Über die geheimnisvolle Gestalt des Antichristen schweigt die gegenwärtige evangelische Kirche. Es besteht eine Art «clerical correctness», eine stillschweigende Übereinkunft über das, was man in der Kirche öffentlich sagen darf, wenn man nicht als konservativ, fundamentalistisch, unwissenschaftlich, biblizistisch oder zu fromm verurteilt werden will. Gerade deshalb aber muss darüber gesprochen werden. Die Geister müssen unterschieden werden. Die Bibel warnt vor antichristlicher Verführung. 

Nun öffnet sich in dem siebten Kapitel aber auch noch eine andere Tür. Neben der Gestalt des Antichristen sieht Daniel noch eine weitere Gestalt. Es ist der Menschensohn, der vom Himmel her kommt und dem Gott alle Macht und Ehre verleiht. Der Menschensohn gilt als der endzeitliche von Gott bevollmächtigte Herrscher. Dieser ist kein anderer als Jesus Christus. Gott sendet den Menschensohn hinein in unsere Welt, die vom Tierreich beherrscht wird, um sie zu erlösen und das Tier zu besiegen. Dieser letzten Auseinandersetzung gehen wir als Gemeinde Jesu Christi entgegen. Christus wird das letzte Wort sprechen. Er wird die Macht des Bösen überwinden. Die Hoffnung auf den wiederkommenden Herrn, der über allen Mächten und Gewalten dieser Welt steht, gilt es festzuhalten. 

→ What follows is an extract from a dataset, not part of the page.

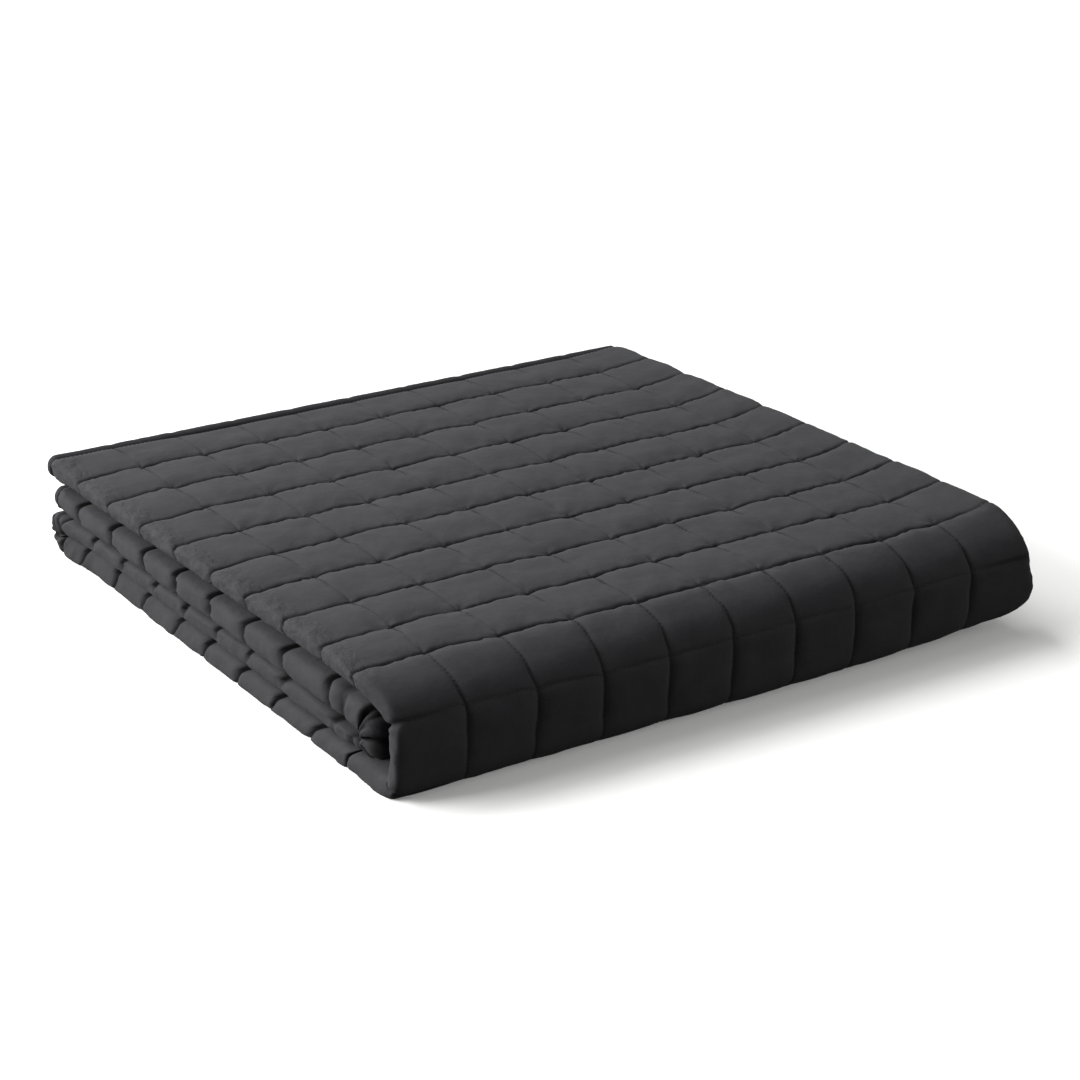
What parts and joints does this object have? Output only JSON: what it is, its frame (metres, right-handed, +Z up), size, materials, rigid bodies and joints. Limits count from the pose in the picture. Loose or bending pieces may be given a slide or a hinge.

Daniel zeigt uns, wie wir als Christen dem Anpassungsdruck widerstehen können. Im 12. Kapitel heisst es: «Du Daniel, verbirg diese Wort und versiegle das Buch bis auf die letzte Zeit. Viele werden es durchforsten und grosse Erkenntnis finden.» – Es ist das Wort Gottes, das uns hält, das uns die Augen öffnet und die Kraft gibt, zu widerstehen. Unsere Aufgabe als Gemeinde ist es, das Wort Gottes wie einen Diamanten in seiner Reinheit und Klarheit unverfälscht zu bewahren.